■ Instructions for the task ■
Search the data below for "object"; list each line that holds it.

■ Data listing ■
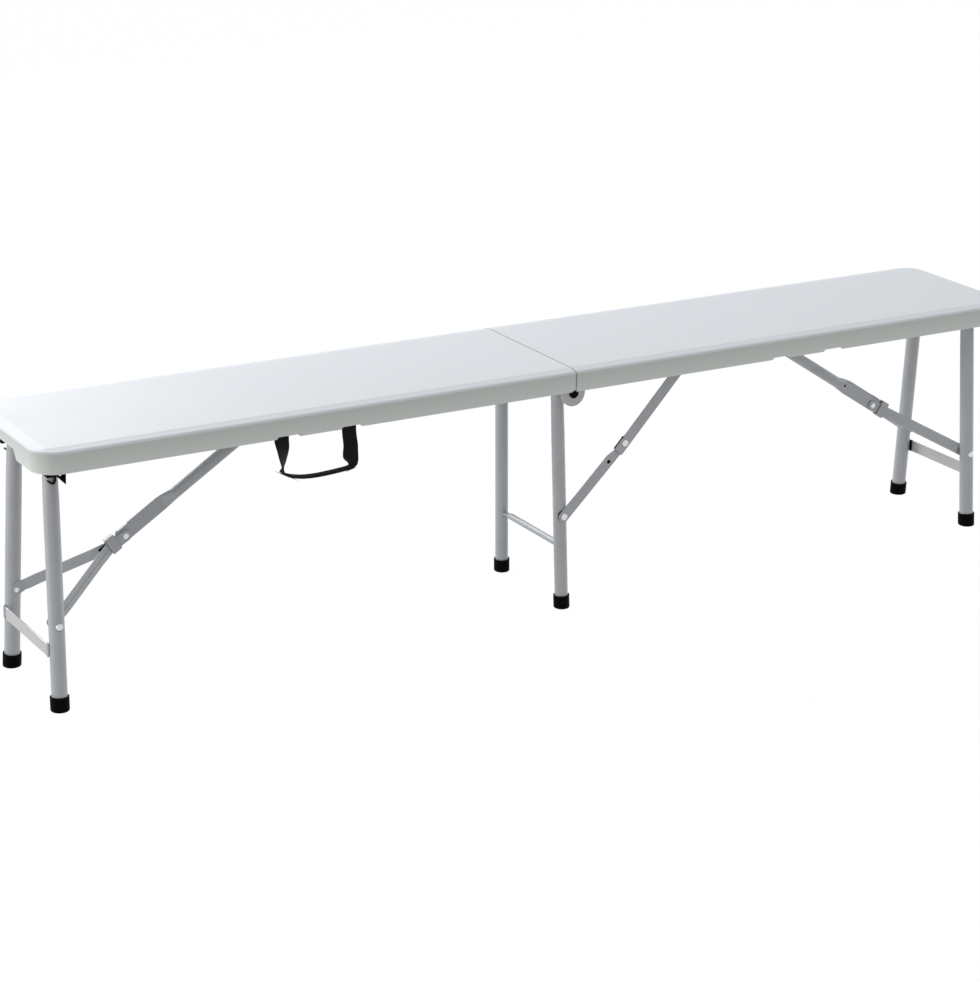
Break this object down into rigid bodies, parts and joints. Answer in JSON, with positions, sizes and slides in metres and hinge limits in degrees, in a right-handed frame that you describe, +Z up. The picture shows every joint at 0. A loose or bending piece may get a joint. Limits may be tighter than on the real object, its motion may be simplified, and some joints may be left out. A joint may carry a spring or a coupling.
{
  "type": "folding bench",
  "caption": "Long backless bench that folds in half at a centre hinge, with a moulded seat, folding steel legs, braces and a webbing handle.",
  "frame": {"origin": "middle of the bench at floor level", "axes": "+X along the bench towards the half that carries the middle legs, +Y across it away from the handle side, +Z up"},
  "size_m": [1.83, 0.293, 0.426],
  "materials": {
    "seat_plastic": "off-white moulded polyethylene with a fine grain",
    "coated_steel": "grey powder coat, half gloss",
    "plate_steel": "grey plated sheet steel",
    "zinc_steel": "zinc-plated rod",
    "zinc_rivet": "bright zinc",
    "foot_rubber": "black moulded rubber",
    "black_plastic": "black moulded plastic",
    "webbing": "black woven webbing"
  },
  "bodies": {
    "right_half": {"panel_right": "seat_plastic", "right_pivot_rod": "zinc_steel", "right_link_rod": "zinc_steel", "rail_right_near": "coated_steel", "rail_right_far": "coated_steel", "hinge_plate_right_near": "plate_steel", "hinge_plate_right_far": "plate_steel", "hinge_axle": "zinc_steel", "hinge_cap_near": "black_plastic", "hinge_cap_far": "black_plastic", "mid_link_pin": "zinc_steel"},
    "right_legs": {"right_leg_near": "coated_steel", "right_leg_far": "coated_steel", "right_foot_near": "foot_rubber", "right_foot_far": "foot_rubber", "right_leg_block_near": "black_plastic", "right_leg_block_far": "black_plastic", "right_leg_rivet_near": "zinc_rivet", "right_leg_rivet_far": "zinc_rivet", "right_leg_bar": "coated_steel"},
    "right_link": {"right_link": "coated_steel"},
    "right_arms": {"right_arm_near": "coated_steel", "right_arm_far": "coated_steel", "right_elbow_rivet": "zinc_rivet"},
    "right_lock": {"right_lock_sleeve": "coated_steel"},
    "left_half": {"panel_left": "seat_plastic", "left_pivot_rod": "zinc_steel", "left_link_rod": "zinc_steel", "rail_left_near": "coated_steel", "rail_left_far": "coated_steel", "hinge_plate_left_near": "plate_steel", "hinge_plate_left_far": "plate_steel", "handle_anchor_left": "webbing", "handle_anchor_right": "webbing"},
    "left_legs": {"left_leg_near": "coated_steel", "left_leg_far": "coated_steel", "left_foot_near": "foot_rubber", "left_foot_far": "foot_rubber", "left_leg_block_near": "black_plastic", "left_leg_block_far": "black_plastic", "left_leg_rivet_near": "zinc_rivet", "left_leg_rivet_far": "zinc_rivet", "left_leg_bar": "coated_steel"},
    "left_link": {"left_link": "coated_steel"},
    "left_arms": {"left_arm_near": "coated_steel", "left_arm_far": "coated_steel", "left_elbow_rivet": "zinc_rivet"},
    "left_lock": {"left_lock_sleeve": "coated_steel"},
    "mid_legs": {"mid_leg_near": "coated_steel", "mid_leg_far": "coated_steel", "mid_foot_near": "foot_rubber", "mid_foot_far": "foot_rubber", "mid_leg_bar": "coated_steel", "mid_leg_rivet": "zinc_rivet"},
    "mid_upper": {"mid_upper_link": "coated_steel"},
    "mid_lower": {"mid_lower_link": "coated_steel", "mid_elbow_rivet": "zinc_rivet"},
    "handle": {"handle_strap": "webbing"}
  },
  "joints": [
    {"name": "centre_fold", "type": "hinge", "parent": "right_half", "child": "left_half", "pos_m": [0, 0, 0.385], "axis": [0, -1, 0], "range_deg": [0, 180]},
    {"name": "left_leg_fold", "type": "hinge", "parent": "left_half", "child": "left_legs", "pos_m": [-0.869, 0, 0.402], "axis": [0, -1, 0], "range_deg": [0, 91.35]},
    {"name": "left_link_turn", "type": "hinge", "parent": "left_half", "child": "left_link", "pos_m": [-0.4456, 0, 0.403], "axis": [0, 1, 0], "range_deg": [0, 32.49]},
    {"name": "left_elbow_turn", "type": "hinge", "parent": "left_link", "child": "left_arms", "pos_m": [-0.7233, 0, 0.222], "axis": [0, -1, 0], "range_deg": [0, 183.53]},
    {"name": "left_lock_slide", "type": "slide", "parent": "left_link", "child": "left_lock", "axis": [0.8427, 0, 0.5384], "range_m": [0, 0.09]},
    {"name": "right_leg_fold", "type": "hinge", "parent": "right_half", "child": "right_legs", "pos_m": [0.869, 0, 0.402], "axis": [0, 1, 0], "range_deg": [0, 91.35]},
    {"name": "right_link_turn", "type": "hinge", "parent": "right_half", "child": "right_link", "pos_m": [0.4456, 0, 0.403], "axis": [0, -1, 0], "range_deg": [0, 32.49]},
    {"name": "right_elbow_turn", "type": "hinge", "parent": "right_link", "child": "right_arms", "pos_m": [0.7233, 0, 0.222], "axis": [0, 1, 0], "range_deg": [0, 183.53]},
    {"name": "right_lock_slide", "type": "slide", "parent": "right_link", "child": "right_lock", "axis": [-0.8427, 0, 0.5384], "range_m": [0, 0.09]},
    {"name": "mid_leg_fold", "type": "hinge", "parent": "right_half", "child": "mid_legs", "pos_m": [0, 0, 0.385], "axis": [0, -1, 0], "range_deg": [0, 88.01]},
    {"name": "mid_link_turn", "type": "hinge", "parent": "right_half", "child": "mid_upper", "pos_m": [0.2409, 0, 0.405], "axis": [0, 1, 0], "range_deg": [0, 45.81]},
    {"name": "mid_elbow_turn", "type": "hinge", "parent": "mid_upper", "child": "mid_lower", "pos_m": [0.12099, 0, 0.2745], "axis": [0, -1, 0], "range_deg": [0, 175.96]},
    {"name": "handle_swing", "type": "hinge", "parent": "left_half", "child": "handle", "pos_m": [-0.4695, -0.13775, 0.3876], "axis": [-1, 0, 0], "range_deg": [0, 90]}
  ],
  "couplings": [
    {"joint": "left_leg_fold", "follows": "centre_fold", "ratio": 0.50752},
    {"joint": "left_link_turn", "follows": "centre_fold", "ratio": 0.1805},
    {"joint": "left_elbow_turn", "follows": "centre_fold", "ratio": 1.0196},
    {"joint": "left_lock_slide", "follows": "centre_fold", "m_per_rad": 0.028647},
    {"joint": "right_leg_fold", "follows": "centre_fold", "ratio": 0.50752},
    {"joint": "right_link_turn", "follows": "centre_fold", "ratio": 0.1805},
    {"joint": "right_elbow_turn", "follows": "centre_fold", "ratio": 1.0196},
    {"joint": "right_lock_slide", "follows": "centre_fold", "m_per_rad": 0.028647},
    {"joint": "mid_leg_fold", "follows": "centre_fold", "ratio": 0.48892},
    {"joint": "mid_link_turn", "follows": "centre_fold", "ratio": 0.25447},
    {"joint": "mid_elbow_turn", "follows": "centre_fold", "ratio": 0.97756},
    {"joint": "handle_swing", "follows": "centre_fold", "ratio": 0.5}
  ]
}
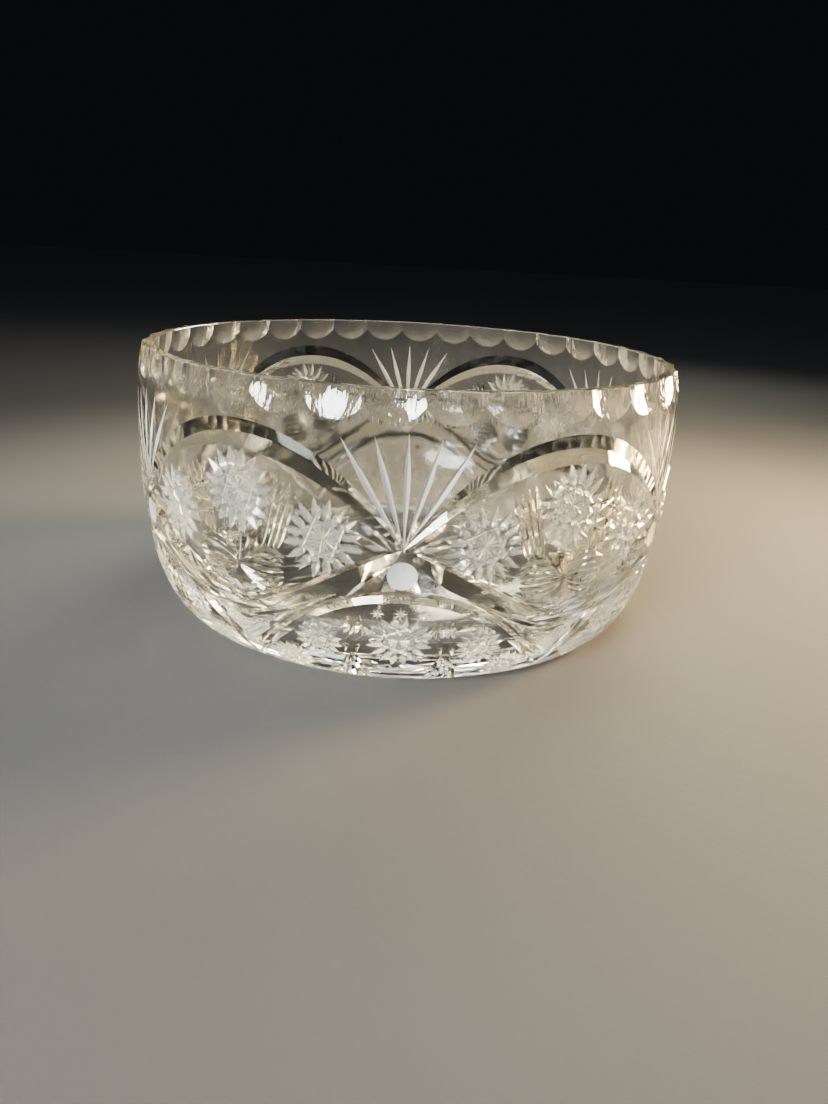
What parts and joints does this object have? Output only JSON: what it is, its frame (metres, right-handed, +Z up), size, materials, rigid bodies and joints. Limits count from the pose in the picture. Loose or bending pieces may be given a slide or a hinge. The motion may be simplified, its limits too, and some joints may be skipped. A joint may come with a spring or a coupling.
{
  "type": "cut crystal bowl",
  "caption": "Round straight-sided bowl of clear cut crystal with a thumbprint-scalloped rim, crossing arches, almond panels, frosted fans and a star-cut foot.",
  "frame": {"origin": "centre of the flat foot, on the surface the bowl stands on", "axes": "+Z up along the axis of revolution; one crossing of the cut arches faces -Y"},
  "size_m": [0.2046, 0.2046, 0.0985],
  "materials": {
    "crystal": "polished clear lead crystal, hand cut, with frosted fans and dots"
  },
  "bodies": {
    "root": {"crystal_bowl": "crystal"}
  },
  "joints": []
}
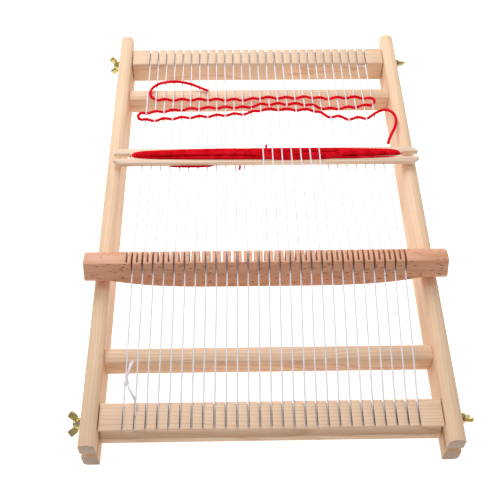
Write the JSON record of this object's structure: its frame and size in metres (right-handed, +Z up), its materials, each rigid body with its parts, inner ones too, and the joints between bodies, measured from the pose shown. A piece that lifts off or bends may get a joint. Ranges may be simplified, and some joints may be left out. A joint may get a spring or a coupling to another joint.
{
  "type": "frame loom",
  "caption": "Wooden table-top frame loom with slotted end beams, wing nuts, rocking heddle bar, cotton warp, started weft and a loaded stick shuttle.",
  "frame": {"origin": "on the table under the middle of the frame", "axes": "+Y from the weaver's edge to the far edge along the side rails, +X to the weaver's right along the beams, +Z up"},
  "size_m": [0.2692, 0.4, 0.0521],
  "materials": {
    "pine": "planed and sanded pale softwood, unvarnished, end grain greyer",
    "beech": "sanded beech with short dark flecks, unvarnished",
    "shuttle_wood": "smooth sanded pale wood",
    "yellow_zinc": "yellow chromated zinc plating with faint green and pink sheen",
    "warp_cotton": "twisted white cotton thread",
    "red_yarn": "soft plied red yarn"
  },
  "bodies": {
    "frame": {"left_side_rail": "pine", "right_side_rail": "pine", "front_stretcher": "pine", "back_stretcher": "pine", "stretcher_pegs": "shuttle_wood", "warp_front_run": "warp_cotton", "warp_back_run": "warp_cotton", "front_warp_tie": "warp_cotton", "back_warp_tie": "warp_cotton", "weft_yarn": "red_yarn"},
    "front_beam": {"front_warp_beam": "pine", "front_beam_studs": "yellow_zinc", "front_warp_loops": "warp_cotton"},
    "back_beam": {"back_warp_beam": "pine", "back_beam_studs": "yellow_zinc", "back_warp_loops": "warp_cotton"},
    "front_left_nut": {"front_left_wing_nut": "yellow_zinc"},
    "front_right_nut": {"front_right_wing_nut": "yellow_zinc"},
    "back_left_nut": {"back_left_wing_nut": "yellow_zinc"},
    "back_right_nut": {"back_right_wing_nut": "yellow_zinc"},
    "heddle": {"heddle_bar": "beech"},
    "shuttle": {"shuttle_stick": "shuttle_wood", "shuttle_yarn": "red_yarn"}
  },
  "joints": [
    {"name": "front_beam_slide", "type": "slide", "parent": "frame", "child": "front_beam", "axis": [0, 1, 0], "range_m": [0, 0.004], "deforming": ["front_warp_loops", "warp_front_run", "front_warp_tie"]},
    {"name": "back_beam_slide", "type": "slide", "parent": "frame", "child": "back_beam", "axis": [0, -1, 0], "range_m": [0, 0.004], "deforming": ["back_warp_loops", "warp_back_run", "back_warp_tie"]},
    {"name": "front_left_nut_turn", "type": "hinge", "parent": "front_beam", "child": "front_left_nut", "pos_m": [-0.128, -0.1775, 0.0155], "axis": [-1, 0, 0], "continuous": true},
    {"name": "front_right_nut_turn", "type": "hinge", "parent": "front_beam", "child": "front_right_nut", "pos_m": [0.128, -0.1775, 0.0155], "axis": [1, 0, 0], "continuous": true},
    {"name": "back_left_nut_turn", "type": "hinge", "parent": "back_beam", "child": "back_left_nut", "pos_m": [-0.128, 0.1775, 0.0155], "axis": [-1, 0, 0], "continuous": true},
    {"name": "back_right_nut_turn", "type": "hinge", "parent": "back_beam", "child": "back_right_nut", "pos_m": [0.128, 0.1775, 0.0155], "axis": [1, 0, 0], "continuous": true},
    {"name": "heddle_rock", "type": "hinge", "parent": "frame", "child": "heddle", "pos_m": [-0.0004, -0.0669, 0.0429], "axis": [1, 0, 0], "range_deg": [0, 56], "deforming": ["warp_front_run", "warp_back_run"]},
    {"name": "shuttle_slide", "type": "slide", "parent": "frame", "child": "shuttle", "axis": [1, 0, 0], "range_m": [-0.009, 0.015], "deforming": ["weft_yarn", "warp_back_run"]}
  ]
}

■ Exercise answer ■
Break this object down into rigid bodies, parts and joints. Answer in JSON, with positions, sizes and slides in metres and hinge limits in degrees, in a right-handed frame that you describe, +Z up. The picture shows every joint at 0. A loose or bending piece may get a joint. Limits may be tighter than on the real object, its motion may be simplified, and some joints may be left out. A joint may carry a spring or a coupling.
What parts and joints does this object have? Output only JSON: what it is, its frame (metres, right-handed, +Z up), size, materials, rigid bodies and joints. Limits count from the pose in the picture. Loose or bending pieces may be given a slide or a hinge. The motion may be simplified, its limits too, and some joints may be skipped. A joint may come with a spring or a coupling.
Write the JSON record of this object's structure: its frame and size in metres (right-handed, +Z up), its materials, each rigid body with its parts, inner ones too, and the joints between bodies, measured from the pose shown. A piece that lifts off or bends may get a joint. Ranges may be simplified, and some joints may be left out. A joint may get a spring or a coupling to another joint.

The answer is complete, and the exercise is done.